When we review history, we see that those who have challenged the hegemonic and oppressive power are the slaves, students, young workers, peasants, Indigenous people, women, Afro-descendants, and rural or urban leaders who have the strength of youth but, above all, the conviction that social, racial, and economic transformation is not only possible but deeply necessary.

There is the Haitian revolution (1791–1804), the Nicaraguan revolution (1979), or the Guatemalan October revolution (1944). Although all three were brutally dismantled in different ways, their teachings and the institutions they created paved the way for a different society for more than 40 million Indigenous people and 133 million Afro-descendants who live in Latin America today. Thanks to the struggles of those generations, today many of us are relatively free and enjoy relative privileges. So those were key steps, but the work is not done yet. We have a long way to go, and the role of privileged students, such as those at Stanford, is key to continue in the construction of equitable and just societies.

7. Is there anything else you would like to share?
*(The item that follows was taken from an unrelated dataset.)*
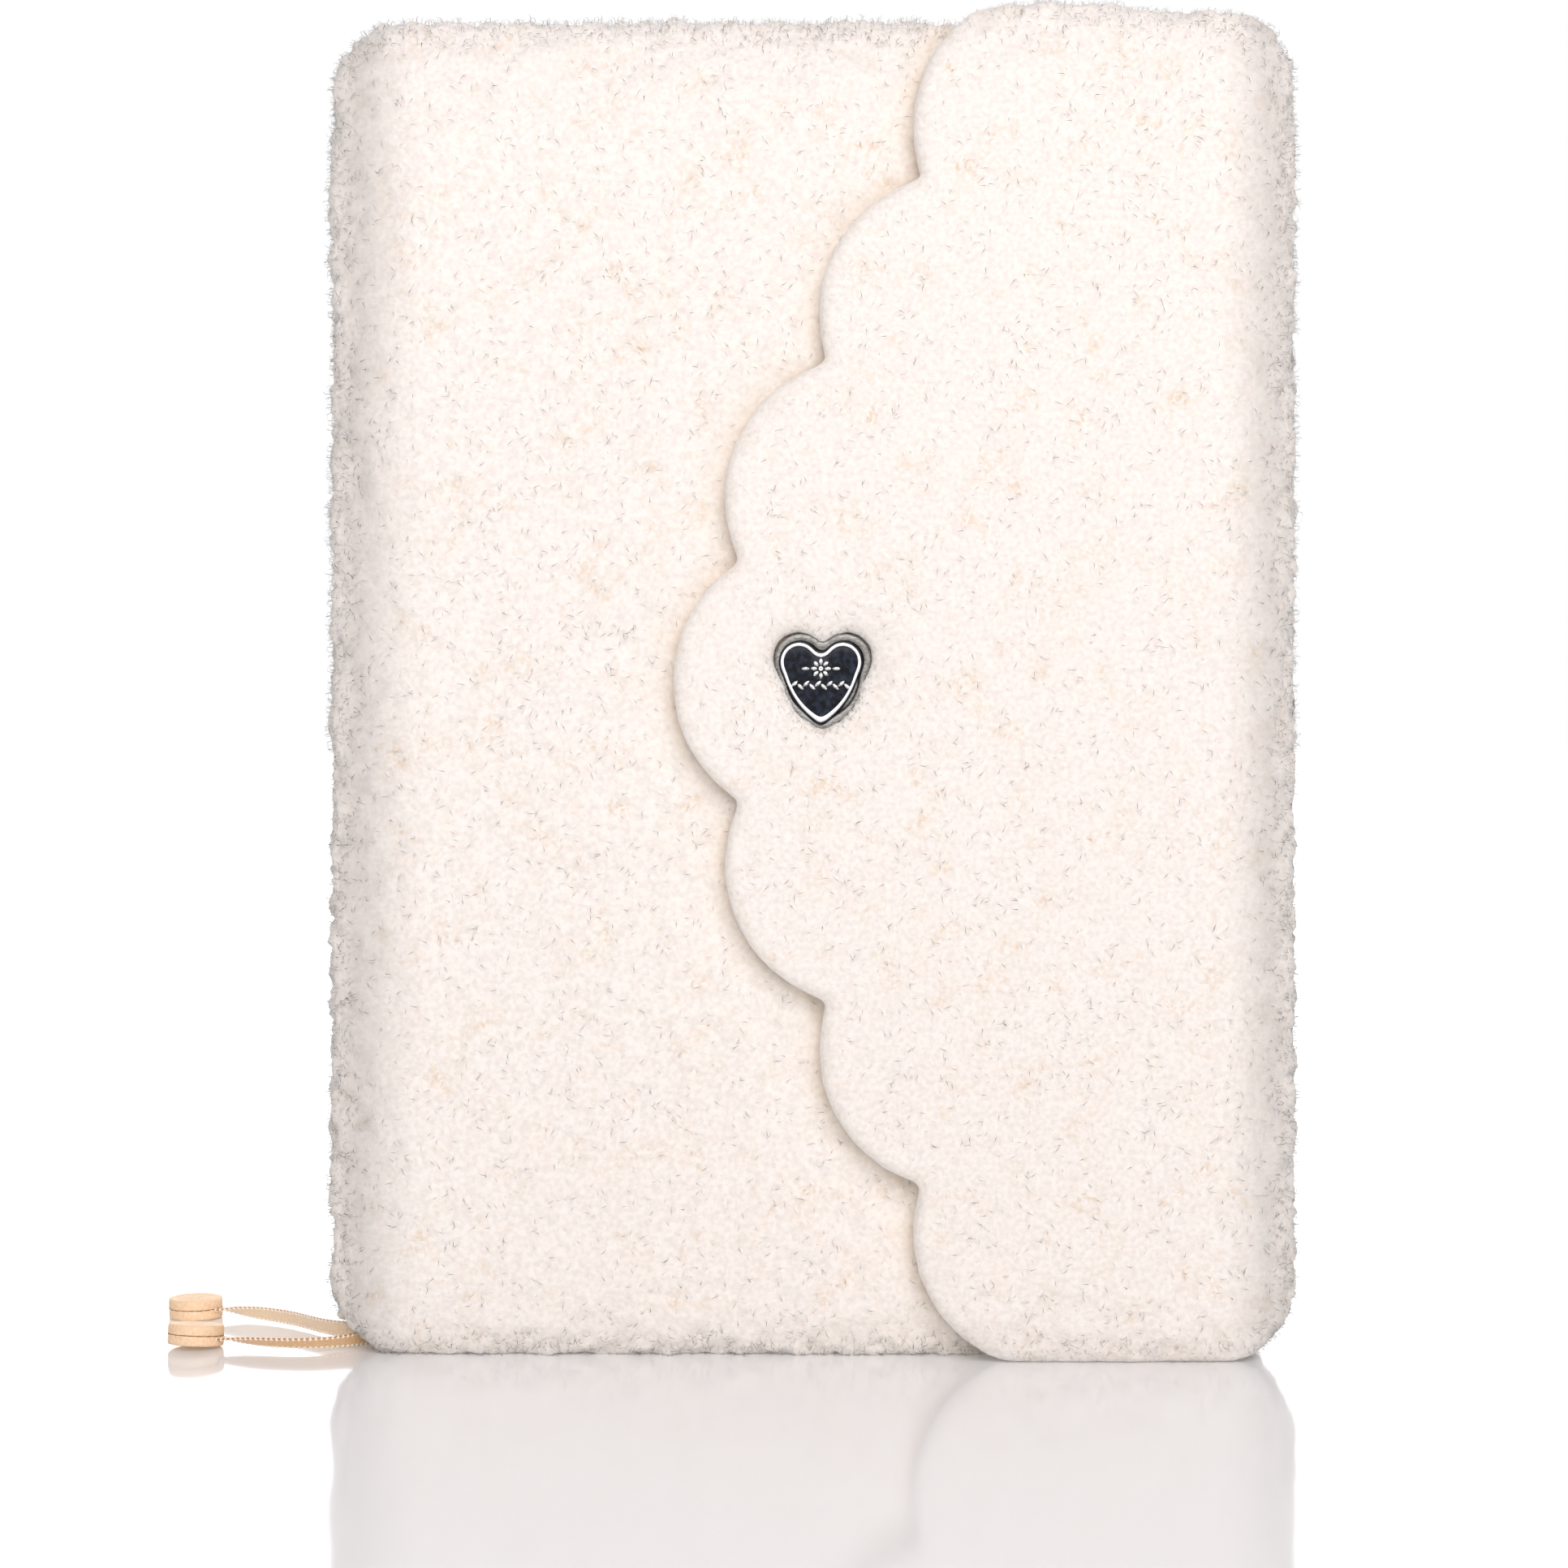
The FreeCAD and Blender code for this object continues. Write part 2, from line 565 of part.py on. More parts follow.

I would just like to add that, given the political shift of the last four years in this country, now more than ever, it is imperative to push for the collaborative study of Latin America. Not as a region but for what it is: a multitude of territories and peoples, with different needs and challenges. I believe that, to understand the various phenomena that occupy political discourse today (such as migration or the fight against drugs), it is necessary to understand the structural conditions that cause many of these issues. The new generation cannot base its approach to Latin America the same way the older generation did. Latin America cannot continue to be viewed and taught about from an imperialist framework, and thus it is fundamental to have more teachers and classes that provide a perspective about the region from within.